Police

Drownings occurred during period of transition for local police

On March 10, 1981, the Southold Town Board gathered for its regular meeting at Town Hall. On the agenda that Tuesday evening was discussion of a matter that would have an impact on the investigation into the deaths of William and Michelle Becker, Mattituck residents who would last be seen alive later that night.


The topic was the proposed elimination of the Suffolk County Police Department’s 16-member Seventh Squad investigative unit. That night, Town Board members discussed how Southold might proceed with securing specialized resources for inquiries into crimes like murder and arson if the unit were ever disbanded.

Ten days later, it was announced that the Seventh Squad was to close by the end of the month, a cost-cutting move that records show put the investigation of the Beckers’ deaths on hold for several weeks.

The closure of the investigative unit was the result of a budget dispute between East End supervisors and former county executive Peter Fox Cohalan. The 1981 county budget more than doubled the amount of money East End police departments would be required to pay for the detective service — to a total of nearly $900,000, Southold Town records show.

No East End department would be more affected by the shutdown than Southold’s, according to contemporary news articles. The department, which then employed just one detective, called on the Seventh Squad 527 times in 1980, according to a January 1981 Newsday story. No other police force called on the unit’s investigators more than 350 times that year, and one used its services fewer than 50 times, according to the same article.

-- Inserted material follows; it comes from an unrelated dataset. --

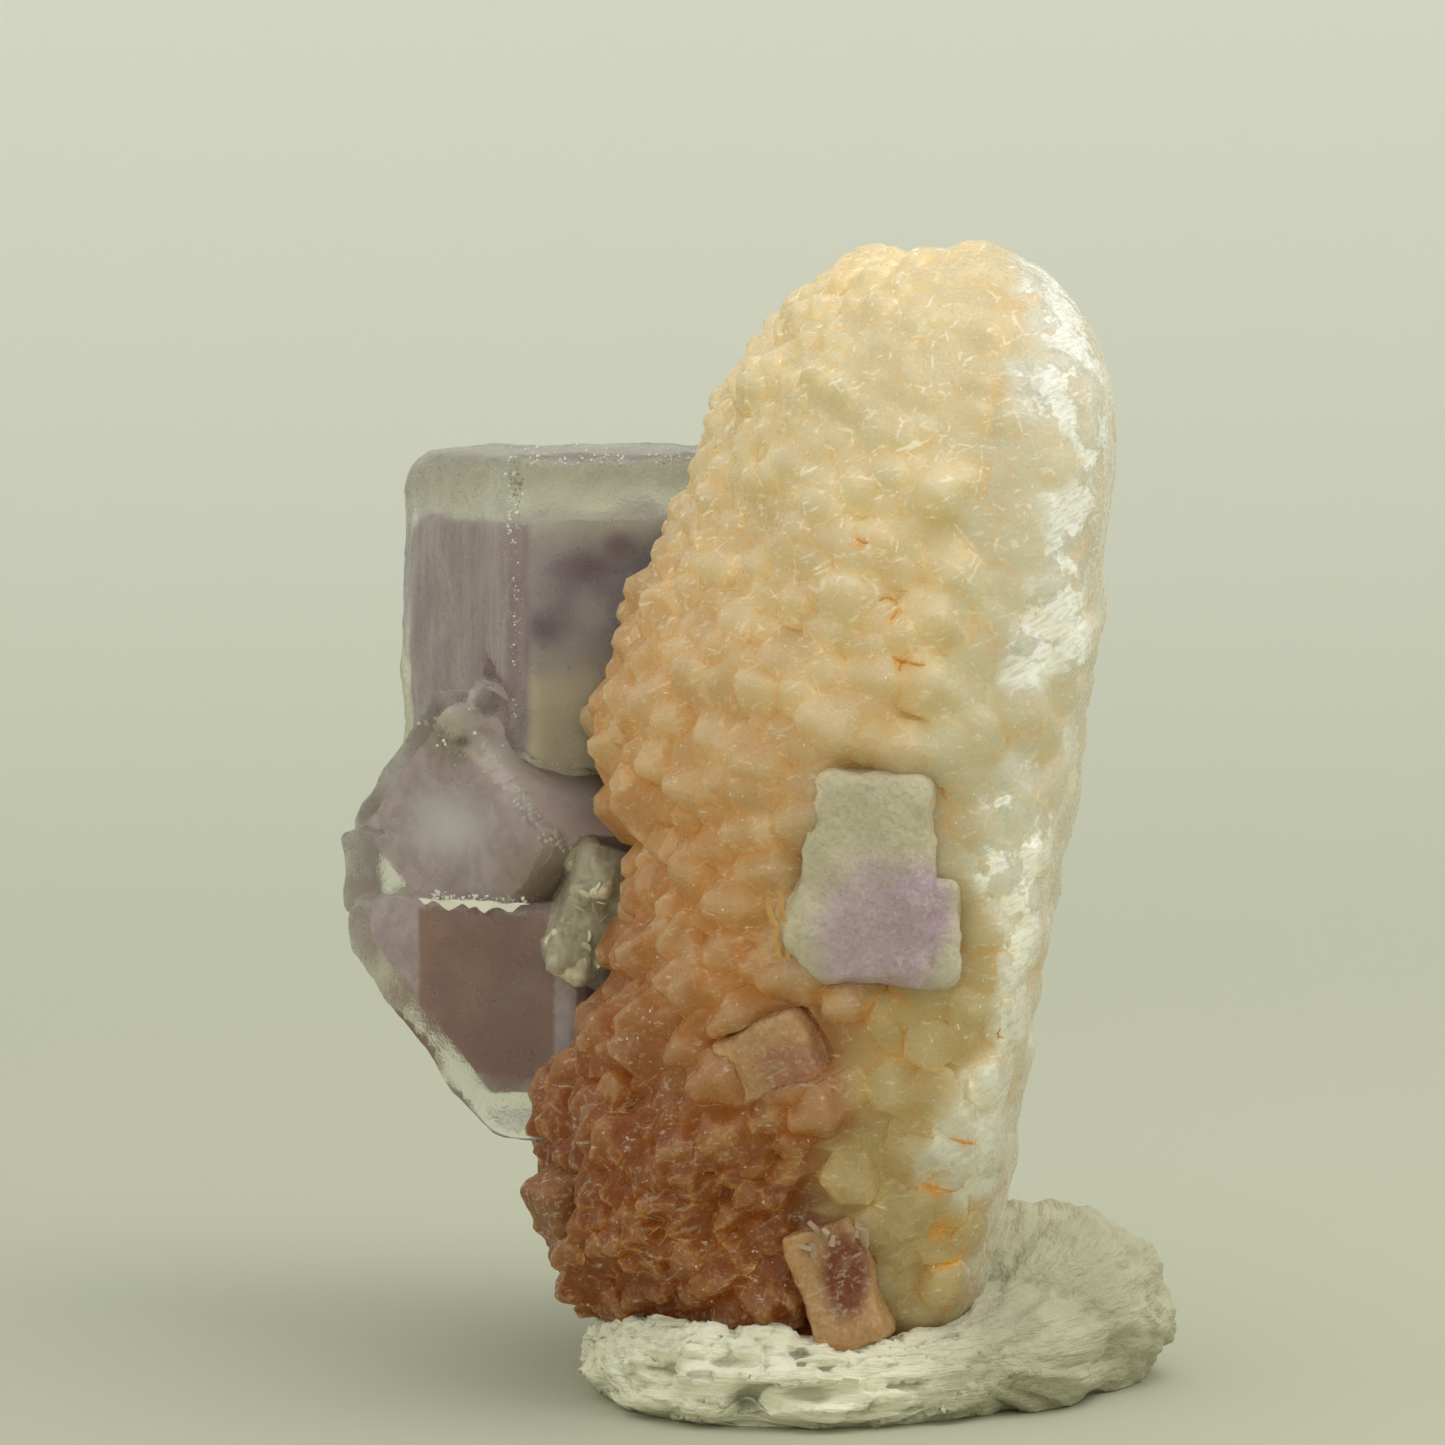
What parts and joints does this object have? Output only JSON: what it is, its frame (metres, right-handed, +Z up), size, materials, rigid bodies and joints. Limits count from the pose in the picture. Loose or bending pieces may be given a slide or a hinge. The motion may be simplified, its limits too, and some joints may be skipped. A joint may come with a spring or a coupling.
{
  "type": "phantom fluorite on quartz specimen",
  "caption": "Leaning slab of crystal-crusted quartz with purple zoned fluorite cubes grown on it, held upright in a lump of mineral putty.",
  "frame": {"origin": "on the putty's flat underside, below the foot of the quartz plate", "axes": "+Z up, +X from the crusted face with the large fluorites towards the plate's flat back, +Y from the broken near edge to the far edge; the picture looks along +Y"},
  "size_m": [0.0457, 0.0466, 0.0628],
  "materials": {
    "quartz": "peach drusy quartz, translucent, glittering crystal faces",
    "zoned_fluorite": "clear greenish outer zone over a purple phantom, softly frosted faces",
    "frosted_fluorite": "frosted, pale green rim and purple middle",
    "brown_fluorite": "smooth, brownish purple",
    "putty": "matte off-white putty, kneaded and torn"
  },
  "bodies": {
    "root": {"quartz_plate": "quartz", "upper_fluorite": "zoned_fluorite", "lower_fluorite": "zoned_fluorite", "face_fluorite": "frosted_fluorite", "middle_fluorite": "frosted_fluorite", "foot_fluorite": "frosted_fluorite", "corner_fluorite": "brown_fluorite", "mounting_putty": "putty"}
  },
  "joints": []
}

Southold Town Police Chief Carl Cataldo requested that the Town Board create three more detective positions within the town police department following the announced closure of the Seventh Squad, according to minutes from the April 7, 1981, Town Board work session. The promotion of three patrolmen to detective would be among the chief’s final acts as head of the town’s police force. In late May, he informed the board of his intention to step down, a move The Suffolk Times characterized as an “early retirement.” The change in leadership would lead to a bitter dispute between the Town Board and the chief over his unused sick time. By July, he had sold his house in Peconic and was living in Florida, according to town records and past Suffolk Times articles.

In the last quote Chief Cataldo gave The Suffolk Times about the Becker case, on April 21, 1981, he questioned the status of the investigation. He said the Suffolk County District Attorney’s office hadn’t given him much information about the case, which he said was “now more their case than mine.”

A file from the original inquiry into the Beckers’ deaths, which The Suffolk Times obtained in 2014 through Freedom of Information laws, indicates that between March 20 — the day it was announced the Seventh Squad was to shut down at the end of the month — and April 15, no interviews related to the Becker case were conducted. A new lead investigator from the county’s homicide squad would not be assigned until mid-May, according to that detective’s initial report.

The Suffolk Times reported Aug. 27, 1981, that a grand jury would be assigned to look at the case, but the Becker family says that never occurred.

“That was our family’s disappointment,” Ms. Becker’s brother, Michael Malkush, said in an interview this week. “If it did, I probably wouldn’t be talking to you right now.”